There are several ways to account for our story. The mesader may simply have disagreed with R Yitzchok Elchonon, and held like the Chochmas Adam. (It should be pointed out that the Chochmas Adam himself is lenient only after the fact, as a bedieved. Common, accepted practice is to insure that no room is left for even a spurious claim of unfulfilled contingency. See Ramo Even Ha-Ezer 154:81.) Alternatively, even R Yitzchok Elchonon holds that the equation changes when a husband is legally obligated to give the get and could be forced to give one by a beis din. The mesader in our story may have held like Rabbenu Yerucham, R Chaim Pelagi and others, that once a husband freely admits that he has no further interest in maintaining the marriage, he is fully obligated to give a get, and can even be forced to do so. (There is a full literature showing that this approach is used in the rabbinic courts in Israel.
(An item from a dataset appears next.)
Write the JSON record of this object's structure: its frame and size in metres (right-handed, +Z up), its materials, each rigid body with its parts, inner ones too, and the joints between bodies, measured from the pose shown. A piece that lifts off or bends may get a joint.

On the other hand, having raised this as a possibility, R Yitzchok Elchonon at the end of the teshuvah is inclined to reject it.)
Then again, there may have been some other factor altogether that we do not know about, and that is lost to history.
Rabbi Gurwitz’s point is well taken in any event. Rabbi Berman z”l knew what he was doing, but others should not try this at home. The strategy should not be implemented by others without spending some quality time examining the sugya. A get given with shaky halachic basis can be more troublesome than no get at all.